By living for something larger than himself, he helped to transform life for many others. You don’t risk your life fighting the Gestapo or knock on Churchill’s door to demand the funds for a swimming pool if you are not living for something greater than yourself. Only when we answer the call of a cause greater than ourselves do we become great.


All of us have a desire, a hunger, to be greater than we are. But we don’t know how to do it. So we get better gadgets, and a new car, and we strive for a bigger home, but these possessions don’t enlarge our lives. There is only one thing that will truly make you bigger, and that is answering the call of a cause greater than yourself.


Throughout the High Holy days when we pray that G-d may remember us for life, we express much more than the “will to live.” We ask G-d to help us live, “ְל ַמ ַענְךָ ֱאל ְקים ַחיִּים ” — “For Your sake G-d.” We ask for a life that will be dedicated to the highest, worthiest of causes.

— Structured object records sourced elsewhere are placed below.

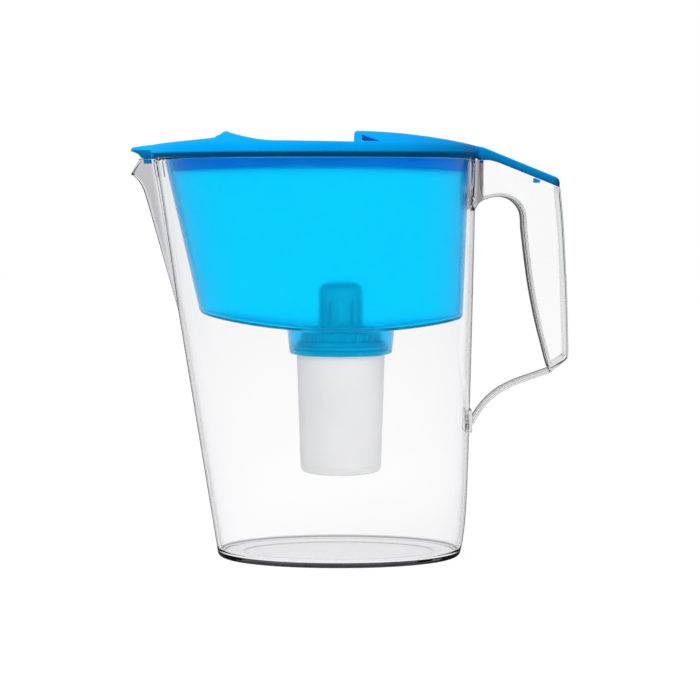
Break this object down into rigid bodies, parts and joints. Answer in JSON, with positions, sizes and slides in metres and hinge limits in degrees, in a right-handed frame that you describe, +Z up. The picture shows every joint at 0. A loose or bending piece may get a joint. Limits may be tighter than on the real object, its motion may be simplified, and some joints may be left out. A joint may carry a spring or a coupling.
{
  "type": "water filter pitcher",
  "caption": "Clear oval jug with a spout and a hollow handle, a blue reservoir hung in it, a filter cartridge in the reservoir and a blue lid with a flip-up fill flap.",
  "frame": {"origin": "in the plane of the table, under the middle of the foot, on the plane of symmetry", "axes": "+Z up, +X towards the handle, the spout towards -X, +Y to the side"},
  "size_m": [0.2642, 0.1096, 0.2573],
  "materials": {
    "clear_plastic": "clear, glossy",
    "aqua_plastic": "translucent, smooth",
    "blue_plastic": "satin",
    "white_plastic": "fine matt",
    "seal_rubber": "soft, matt",
    "mesh_fabric": "fine mesh",
    "carbon_grains": "grains",
    "resin_beads": "beads"
  },
  "bodies": {
    "jug": {"jug": "clear_plastic", "handle": "clear_plastic"},
    "reservoir": {"reservoir": "aqua_plastic"},
    "lid": {"lid": "blue_plastic"},
    "flap": {"flap": "blue_plastic"},
    "cartridge": {"cartridge_body": "white_plastic", "cartridge_cap": "white_plastic", "cartridge_base": "white_plastic", "cartridge_seal": "seal_rubber", "inlet_mesh": "mesh_fabric", "carbon_bed": "carbon_grains", "resin_bed": "resin_beads", "outlet_mesh": "mesh_fabric"}
  },
  "joints": [
    {"name": "reservoir_lift", "type": "slide", "parent": "jug", "child": "reservoir", "axis": [0, 0, 1], "range_m": [0, 0.195]},
    {"name": "lid_lift", "type": "slide", "parent": "reservoir", "child": "lid", "axis": [0, 0, 1], "range_m": [0, 0.06]},
    {"name": "flap_hinge", "type": "hinge", "parent": "lid", "child": "flap", "pos_m": [0.0054, 0, 0.2488], "axis": [0, 1, 0], "range_deg": [0, 100]},
    {"name": "cartridge_lift", "type": "slide", "parent": "reservoir", "child": "cartridge", "axis": [0, 0, 1], "range_m": [0, 0.075]}
  ]
}
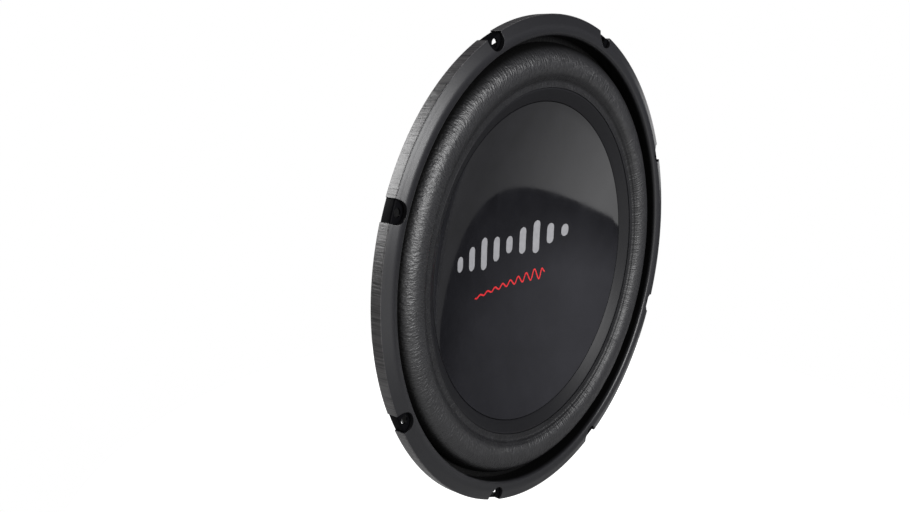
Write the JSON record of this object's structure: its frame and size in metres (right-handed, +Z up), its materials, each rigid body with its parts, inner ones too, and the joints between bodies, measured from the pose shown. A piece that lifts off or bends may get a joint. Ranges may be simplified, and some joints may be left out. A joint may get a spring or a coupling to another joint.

During these holiest days of the year, we bring our most intimate prayers and secrets to G-d: our material needs, for health, for happiness, our concerns over our children, and our fears for the future. All of them are legitimate. G-d is a loving parent who gives and forgives. But this year we must go beyond even these needs. This year, genuine greatness and selflessness is demanded of us. Our prayers must be not only for ourselves, but for G-d and Torah and for the entire world.


May all of our prayers this Rosh Hashanah storm the heavens collectively as one person, with one heart and one soul united. May G-d receive the message loud and clear, we are done with this pandemic! We have learned what we needed to learn, we are changed. It’s time, dear G-d, to turn a page and grant us a year of complete health and lots continued blessings!